In deciding a motion to dismiss pursuant to Rule 12(b)(6), the Court accepts the allegations in the complaint as true and draws all reasonable inferences in favor of the non- moving party. See McCarthy v. Dun & Bradstreet Corp., 482 F.3d 184, 191 (2d Cir. 2007). To survive a motion to dismiss, the complaint must include “enough facts to state a claim to relief that is plausible on its face.” Bell Atl. Corp. v. Twombly, 550 U.S. 544, 570 (2007). “A claim has facial plausibility when the plaintiff pleads factual content that allows the court to draw the reasonable inference that the defendant is liable for the misconduct alleged.” Ashcroft v. Iqbal, 556 U.S. 662, 678 (2009). Moreover, when a plaintiff is proceeding pro se, the Court holds the pleadings “to less

stringent standards than formal pleadings drafted by lawyers.” Boddie v. Schneider, 105 F.3d 857, 860 (2d Cir. 1997) (quoting Haines v. Kerner, 404 U.S. 519, 521 (1972)).
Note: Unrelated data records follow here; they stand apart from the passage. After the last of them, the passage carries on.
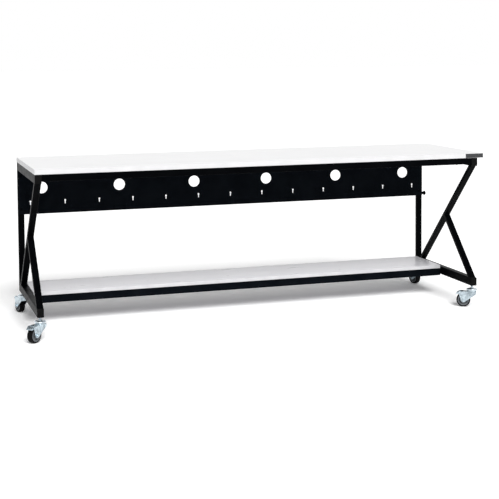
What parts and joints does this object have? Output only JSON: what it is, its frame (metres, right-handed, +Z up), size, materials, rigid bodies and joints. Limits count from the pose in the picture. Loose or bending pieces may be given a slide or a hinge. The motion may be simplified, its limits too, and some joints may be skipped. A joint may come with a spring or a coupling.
{
  "type": "assembly table",
  "caption": "Long mobile assembly table with a light worktop, a black K-braced steel frame, a pierced rear panel, a lower shelf and swivel casters.",
  "frame": {"origin": "floor point under the middle of the frame", "axes": "+X along the length to the right, +Y from the open front to the rear panel, +Z up"},
  "size_m": [2.4942, 0.815, 0.8494],
  "materials": {
    "worktop_laminate": "particle board core under a fine-textured white laminate",
    "worktop_edge": "white plastic edge band",
    "name_plate": "blank dark grey plate, satin",
    "frame_black": "black powder coat, satin",
    "panel_black": "black powder coat, satin, on folded sheet",
    "cap_plastic": "black moulded plastic",
    "shelf_laminate": "light grey laminated board, semi-gloss",
    "shelf_edge": "light grey edge band",
    "zinc_steel": "bright zinc plate",
    "wheel_hub": "dark grey moulded plastic",
    "wheel_tyre": "black rubber"
  },
  "bodies": {
    "bench": {"caster_weld_nuts": "zinc_steel", "front_rail": "frame_black", "front_rail_left_plate": "frame_black", "front_rail_right_plate": "frame_black", "left_bottom_rail": "frame_black", "left_long_brace": "frame_black", "left_rail_end_caps": "cap_plastic", "left_rear_post": "frame_black", "left_shelf_ledge": "panel_black", "left_short_brace": "frame_black", "left_top_rail": "frame_black", "name_plate": "name_plate", "post_peg": "frame_black", "rear_panel": "panel_black", "right_bottom_rail": "frame_black", "right_long_brace": "frame_black", "right_rail_end_caps": "cap_plastic", "right_rear_post": "frame_black", "right_shelf_ledge": "panel_black", "right_short_brace": "frame_black", "right_top_rail": "frame_black", "shelf_apron": "panel_black", "shelf_board": "shelf_laminate", "shelf_edge_band": "shelf_edge", "shelf_rear_beam": "panel_black", "worktop_board": "worktop_laminate", "worktop_edge_band": "worktop_edge", "front_left_caster_stem": "zinc_steel", "front_right_caster_stem": "zinc_steel", "rear_left_caster_stem": "zinc_steel", "rear_right_caster_stem": "zinc_steel"},
    "front_left_swivel": {"front_left_caster_fork": "zinc_steel", "front_left_caster_axle": "zinc_steel"},
    "front_left_wheel": {"front_left_caster_hub": "wheel_hub", "front_left_caster_tyre": "wheel_tyre"},
    "front_left_pedal": {"front_left_caster_brake": "zinc_steel"},
    "front_right_swivel": {"front_right_caster_fork": "zinc_steel", "front_right_caster_axle": "zinc_steel"},
    "front_right_wheel": {"front_right_caster_hub": "wheel_hub", "front_right_caster_tyre": "wheel_tyre"},
    "front_right_pedal": {"front_right_caster_brake": "zinc_steel"},
    "rear_left_swivel": {"rear_left_caster_fork": "zinc_steel", "rear_left_caster_axle": "zinc_steel"},
    "rear_left_wheel": {"rear_left_caster_hub": "wheel_hub", "rear_left_caster_tyre": "wheel_tyre"},
    "rear_left_pedal": {"rear_left_caster_brake": "zinc_steel"},
    "rear_right_swivel": {"rear_right_caster_fork": "zinc_steel", "rear_right_caster_axle": "zinc_steel"},
    "rear_right_wheel": {"rear_right_caster_hub": "wheel_hub", "rear_right_caster_tyre": "wheel_tyre"},
    "rear_right_pedal": {"rear_right_caster_brake": "zinc_steel"}
  },
  "joints": [
    {"name": "front_left_swivel_turn", "type": "hinge", "parent": "bench", "child": "front_left_swivel", "pos_m": [-1.18275, -0.3297, 0.12], "axis": [0, 0, 1], "continuous": true},
    {"name": "front_left_wheel_spin", "type": "hinge", "parent": "front_left_swivel", "child": "front_left_wheel", "pos_m": [-1.21619, -0.35981, 0.0381], "axis": [0.6691, -0.7431, 0], "continuous": true},
    {"name": "front_left_pedal_press", "type": "hinge", "parent": "front_left_swivel", "child": "front_left_pedal", "pos_m": [-1.23105, -0.37319, 0.0801], "axis": [0.6691, -0.7431, 0], "range_deg": [0, 20]},
    {"name": "front_right_swivel_turn", "type": "hinge", "parent": "bench", "child": "front_right_swivel", "pos_m": [1.18275, -0.3297, 0.12], "axis": [0, 0, 1], "continuous": true},
    {"name": "front_right_wheel_spin", "type": "hinge", "parent": "front_right_swivel", "child": "front_right_wheel", "pos_m": [1.14378, -0.3072, 0.0381], "axis": [-0.5, -0.866, 0], "continuous": true},
    {"name": "front_right_pedal_press", "type": "hinge", "parent": "front_right_swivel", "child": "front_right_pedal", "pos_m": [1.12646, -0.2972, 0.0801], "axis": [-0.5, -0.866, 0], "range_deg": [0, 20]},
    {"name": "rear_left_swivel_turn", "type": "hinge", "parent": "bench", "child": "rear_left_swivel", "pos_m": [-1.18275, 0.3297, 0.12], "axis": [0, 0, 1], "continuous": true},
    {"name": "rear_left_wheel_spin", "type": "hinge", "parent": "rear_left_swivel", "child": "rear_left_wheel", "pos_m": [-1.1944, 0.37317, 0.0381], "axis": [-0.9659, -0.2588, 0], "continuous": true},
    {"name": "rear_left_pedal_press", "type": "hinge", "parent": "rear_left_swivel", "child": "rear_left_pedal", "pos_m": [-1.19957, 0.39248, 0.0801], "axis": [-0.9659, -0.2588, 0], "range_deg": [0, 20]},
    {"name": "rear_right_swivel_turn", "type": "hinge", "parent": "bench", "child": "rear_right_swivel", "pos_m": [1.18275, 0.3297, 0.12], "axis": [0, 0, 1], "continuous": true},
    {"name": "rear_right_wheel_spin", "type": "hinge", "parent": "rear_right_swivel", "child": "rear_right_wheel", "pos_m": [1.1711, 0.37317, 0.0381], "axis": [-0.9659, -0.2588, 0], "continuous": true},
    {"name": "rear_right_pedal_press", "type": "hinge", "parent": "rear_right_swivel", "child": "rear_right_pedal", "pos_m": [1.16593, 0.39248, 0.0801], "axis": [-0.9659, -0.2588, 0], "range_deg": [0, 20]}
  ]
}
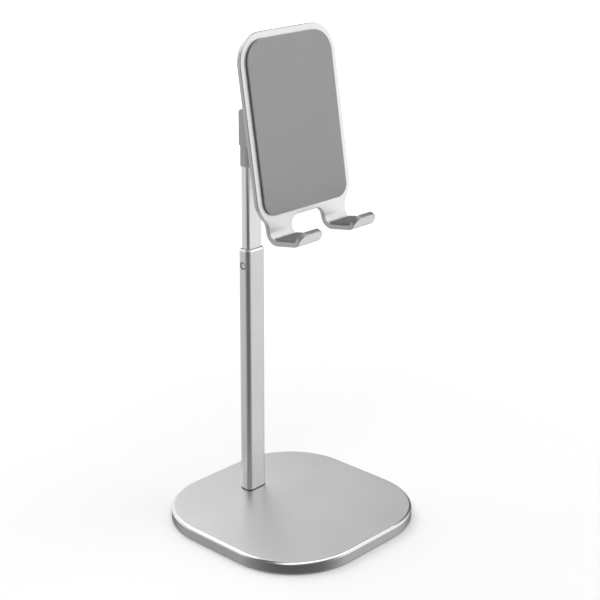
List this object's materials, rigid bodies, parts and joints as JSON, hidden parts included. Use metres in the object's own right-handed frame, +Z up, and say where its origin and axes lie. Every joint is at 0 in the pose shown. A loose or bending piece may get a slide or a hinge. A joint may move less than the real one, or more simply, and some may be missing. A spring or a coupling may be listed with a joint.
{
  "type": "phone stand",
  "caption": "Free-standing telescopic phone stand: weighted rounded square base, sliding rectangular post, friction tilt hinge and a padded holder plate with hooks and a cable slot.",
  "frame": {"origin": "middle of the base on the surface it stands on", "axes": "+Z up, the holder faces -Y, +X to the right seen from the front"},
  "size_m": [0.117, 0.117, 0.2685],
  "materials": {
    "base_aluminium": "fine bead-blasted anodised aluminium with a polished chamfer",
    "tube_aluminium": "satin anodised aluminium extrusion, drawn along its length",
    "plate_aluminium": "satin anodised aluminium sheet with bright edges",
    "plug_aluminium": "machined aluminium",
    "weight_steel": "zinc-plated steel plate",
    "screw_steel": "nickel-plated steel",
    "spring_bronze": "phosphor bronze strip",
    "foot_rubber": "matt black rubber with a fine texture",
    "gasket_rubber": "black rubber",
    "nylon": "natural nylon",
    "grey_plastic": "moulded mid grey plastic with a fine spark texture",
    "pad_silicone": "matt grey silicone",
    "hook_silicone": "matt grey silicone"
  },
  "bodies": {
    "base": {"base_cover": "base_aluminium", "base_weight": "weight_steel", "foot_pad": "foot_rubber", "weight_screws": "screw_steel", "post_bolts": "screw_steel", "foot_plug": "plug_aluminium", "foot_gasket": "gasket_rubber", "outer_tube": "tube_aluminium", "guide_liner": "nylon"},
    "mast": {"inner_tube": "tube_aluminium", "guide_shoe": "nylon", "shoe_pin": "screw_steel", "friction_spring": "spring_bronze", "neck_collar": "grey_plastic", "hinge_arm": "grey_plastic", "arm_screw": "screw_steel", "arm_cap": "grey_plastic"},
    "head": {"hinge_bracket": "grey_plastic", "hinge_pin": "screw_steel", "hinge_nut": "screw_steel", "hinge_washers": "nylon", "bracket_screws": "screw_steel", "holder_plate": "plate_aluminium", "plate_pad": "pad_silicone", "hook_pad_left": "hook_silicone", "hook_pad_right": "hook_silicone"}
  },
  "joints": [
    {"name": "height_slide", "type": "slide", "parent": "base", "child": "mast", "axis": [0, 0, 1], "range_m": [-0.045, 0.015]},
    {"name": "head_tilt", "type": "hinge", "parent": "mast", "child": "head", "pos_m": [0, 0.0105, 0.214], "axis": [-1, 0, 0], "range_deg": [-14.5, 70.5]}
  ]
}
That is to say, the Court will liberally construe the complaint when deciding the motion to dismiss. See McLeod v. Jewish Guild for the Blind, 864 F.3d 154, 156 (2d Cir. 2017). However, “the duty to liberally construe a plaintiff's complaint [is not] the equivalent of a duty to re-write it.” Kirk v. Heppt, 532 F. Supp. 2d 586, 590 (S.D.N.Y. 2008) (alteration in original) (citation omitted). If a pro se plaintiff has not pled sufficient facts to state a claim that is plausible on its face, the Court must dismiss his complaint. See Hill v. Curcione, 657 F.3d 116, 122 (2d Cir. 2011). For the following reasons, the Court determines that Plaintiff has failed to state a claim for all of his federal law claims. The Court also declines to exercise jurisdiction over Plaintiff’s state law claims under 28 U.S.C. § 1367(a). A. Plaintiff’s claims against Defendant police officers under Sections 1983 and 1985 The Plaintiff claims that the Defendant police officers violated 42 U.S.C. § 1983 for

conduct amounting to (1) false arrest, (2) excessive use of force, (3) failure to intervene, (4) unlawful search and seizure, (5) fabrication of evidence, (6) denial of due process, (7) denial of a fair trial, (8) malicious prosecution, and (9) abuse of process, in violation of his Fourth, Fifth, Sixth, and Fourteenth Amendment rights. Dkt. No. 2 ¶¶ 26-27. The Plaintiff further claims that the officers violated 42 U.S.C. § 1985 by conspiring to deprive the Plaintiff of his Fourth, Fifth, Sixth and Fourteenth Amendment rights. Id. ¶¶ 40-42. 1. Plaintiff’s claims for false arrest, excessive force, unlawful search and seizure, failure to intervene, and conspiracy are time-barred Plaintiff pleads that on the night he was arrested, searched, and detained by Defendant officers on January 21, 2014, he was subjected to false arrest, excessive force, unlawful search and seizure, failure to intervene, and conspiracy to deprive him of his constitutional rights. Dkt. No. 2 ¶¶ 27, 41. Plaintiff’s section 1983 and 1985 claims are subject to a three-year statute of limitations.